Before Taylor began working for Newsweek and National Journal, he had been a senior writer with American Lawyer Media, which owns The American Lawyer magazine and several weekly and daily legal newspapers, including Legal Times. He wrote a weekly opinion column for seven weekly and daily newspapers, focusing on legal-political issues on the national level. He has also previously written in-depth feature articles and essays for The American Lawyer. Taylor has been a guest on broadcasts for ABC, CBS, NBC, MSNBC, CNN, Fox News Channel, PBS, C-Span and National Public Radio.
His journalism honors include two nominations as a finalist for a National Magazine Award (1997 and 1993), a shared National Magazine Award given to The American Lawyer in 1991 for Best Single Issue (for a March 1990 special issue on the war on drugs), the 1991 Golden Quill Award for Excellence in Editorial Writing from the International Society of Weekly Newspaper Editors, a special citation in 1990 from the Penn State School of Communications for improving journalism through critical evaluation and a nomination by The New York Times in 1988 for a Pulitzer Prize for his supreme court coverage.

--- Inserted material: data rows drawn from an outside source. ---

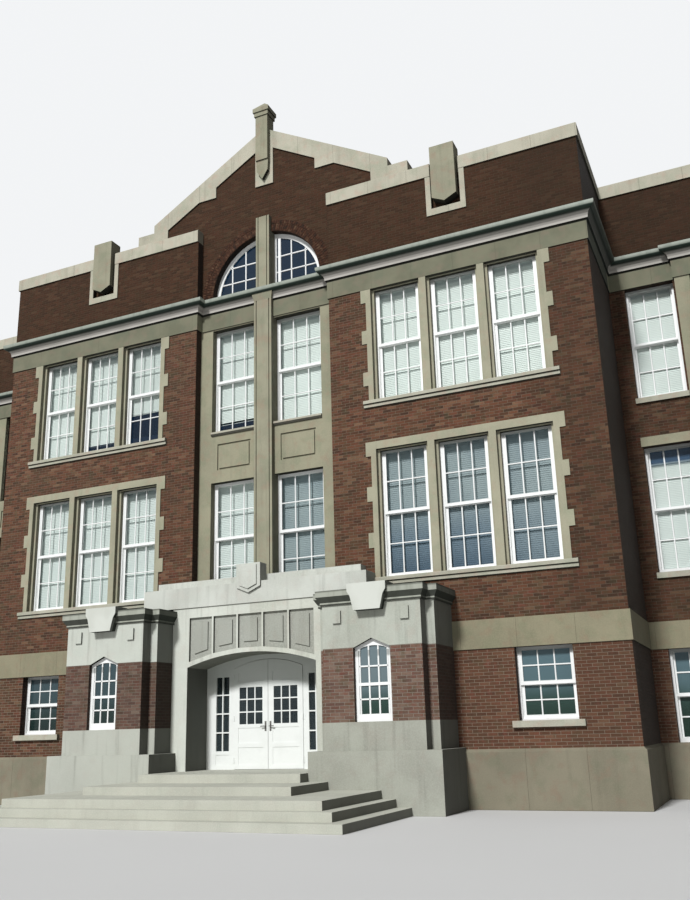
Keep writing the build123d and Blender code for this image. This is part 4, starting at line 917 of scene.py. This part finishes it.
def arch_brick_finish():
    """Bricks of the arch vary one by one, so their tone comes from coarse noise."""
    f = Finish("arch_brick", Specular_IOR_Level=0.25)
    grain, patch = f.noise(34, 4), f.noise(9, 1)
    colour = f.ramp(f.step(patch, 0.3, 0.7) + (grain - 0.5) * 0.4, arch_tones)
    return f.use(Base_Color=colour, Roughness=0.86 + grain * 0.1, Normal=f.relief(grain, 0.003))


arch_brick = arch_brick_finish()
brick_ring("lunette_arch_bricks", *INNER_RING, arch_brick)
brick_ring("lunette_outer_bricks", *OUTER_RING, arch_brick)

# %% [markdown]
# ## Camera
# The camera stands at eye height to the right of the entrance and looks up, a little
# askew. Place, turn and lens were measured from the building's own straight lines.

# %% Camera
EYE = Vector((10.755, -18.942, 1.598))
YAW, PITCH_UP, ROLL = radians(24.2528), radians(15.9716), radians(-1.5379)
LENS, SENSOR, SHIFT_X, SHIFT_Y, FAR = 36.41, 36.0, 0.0028, 0.0229, 500

ahead = Vector((-sin(YAW) * cos(PITCH_UP), cos(YAW) * cos(PITCH_UP), sin(PITCH_UP)))
level = Vector((cos(YAW), sin(YAW), 0))
plumb = level.cross(ahead)
right = cos(ROLL) * level + sin(ROLL) * plumb
up = -sin(ROLL) * level + cos(ROLL) * plumb
lens = bpy.data.cameras.new("camera")
lens.lens, lens.sensor_width, lens.clip_end = LENS, SENSOR, FAR
lens.shift_x, lens.shift_y = SHIFT_X, SHIFT_Y
camera = bpy.data.objects.new("camera", lens)
camera.matrix_world = Matrix.Translation(EYE) @ Matrix((right, up, -ahead)).transposed().to_4x4()
bpy.context.scene.collection.objects.link(camera)
bpy.context.scene.camera = camera
print("camera at", tuple(EYE))

# %% [markdown]
# ## Light and floor
# A wide pale floor and a plain pale backdrop stand in for a studio. One soft lamp from the
# left front models the relief, and a dim even light fills the shadows. The backdrop is
# bright only for rays that see it directly or in glass, so it adds nothing to the light.

# %% Backdrop and fill
FILL, BACKDROP, PALE_BLUE = 0.28, 0.92, (0.97, 0.985, 1.0, 1)


def studio_backdrop():
    """A world that is pale to look at and dimmer as a light."""
    world = bpy.data.worlds.new("backdrop")
    bpy.context.scene.world = world
    world.use_nodes = True
    tree = world.node_tree
    rays = tree.nodes.new("ShaderNodeLightPath")
    seen = rays.outputs["Is Camera Ray"]
    for other in ("Is Glossy Ray", "Is Transmission Ray"):
        either = tree.nodes.new("ShaderNodeMath")
        either.operation = "MAXIMUM"
        tree.links.new(seen, either.inputs[0])
        tree.links.new(rays.outputs[other], either.inputs[1])
        seen = either.outputs[0]
    strength = tree.nodes.new("ShaderNodeMapRange")
    strength.inputs["To Min"].default_value = FILL
    strength.inputs["To Max"].default_value = BACKDROP
    tree.links.new(seen, strength.inputs[0])
    background = tree.nodes["Background"]
    background.inputs["Color"].default_value = PALE_BLUE
    tree.links.new(strength.outputs[0], background.inputs["Strength"])
    print("backdrop", BACKDROP, "fill", FILL)


studio_backdrop()
bpy.context.scene.view_settings.view_transform = "Standard"

# %% Soft lamp from the left front
LAMP_STRENGTH, LAMP_SPREAD, LAMP_WAY = 3.25, radians(8), Vector((0.08, 0.785, -0.61))

lamp = bpy.data.lights.new("key", "SUN")
lamp.energy, lamp.angle = LAMP_STRENGTH, LAMP_SPREAD
key = bpy.data.objects.new("key", lamp)
key.rotation_euler = LAMP_WAY.to_track_quat("-Z", "Y").to_euler()
bpy.context.scene.collection.objects.link(key)
print("lamp along", tuple(LAMP_WAY))

# %% Floor
FLOOR_SIZE, FLOOR_Z = 240, -0.002

pick_nothing()
bpy.ops.mesh.primitive_grid_add(x_subdivisions=8, y_subdivisions=8, size=FLOOR_SIZE,
                                location=(0, 0, FLOOR_Z))
floor = bpy.context.object
floor.name = "studio_floor"


def floor_finish():
    """Pale matt floor with a faint cloud in it."""
    f = Finish("studio_floor", Roughness=0.9)
    return f.use(Base_Color=f.mix(f.noise(0.2, 2), (0.64, 0.64, 0.635), (0.60, 0.60, 0.595)))


floor.data.materials.append(floor_finish())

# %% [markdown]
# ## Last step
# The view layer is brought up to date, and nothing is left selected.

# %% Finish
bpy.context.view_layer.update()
pick_nothing()
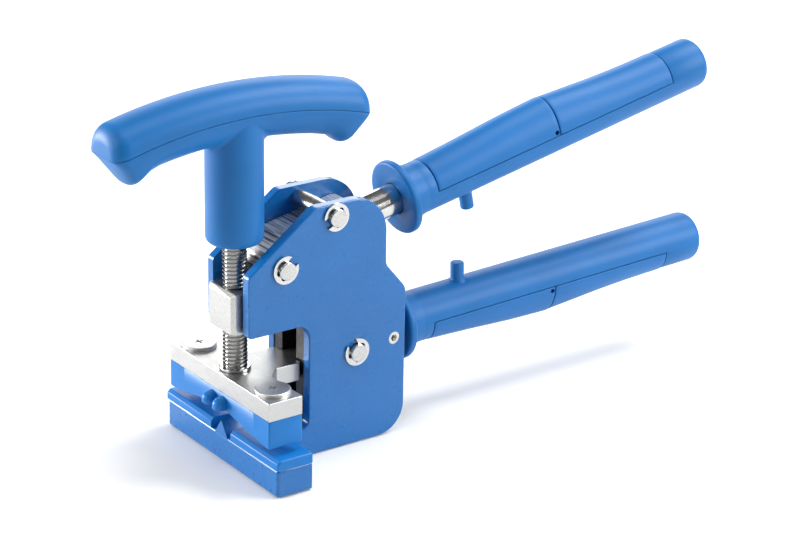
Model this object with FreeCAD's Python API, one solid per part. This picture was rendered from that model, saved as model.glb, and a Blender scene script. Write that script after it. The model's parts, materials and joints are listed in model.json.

Taylor was a legal affairs reporter from 1980-1985 and Supreme Court reporter from 1985-1988 in the Washington bureau of The New York Times. Prior to that post, he was a lawyer with Washington's Wilmer, Cutler and Pickering from 1977-1980. He graduated from Princeton University in 1970 with an A.B. in History, and from Harvard Law School in 1977, where he was a member of the law review. He lives in Washington with his wife, Sally Lamar Ellis, and their two daughters.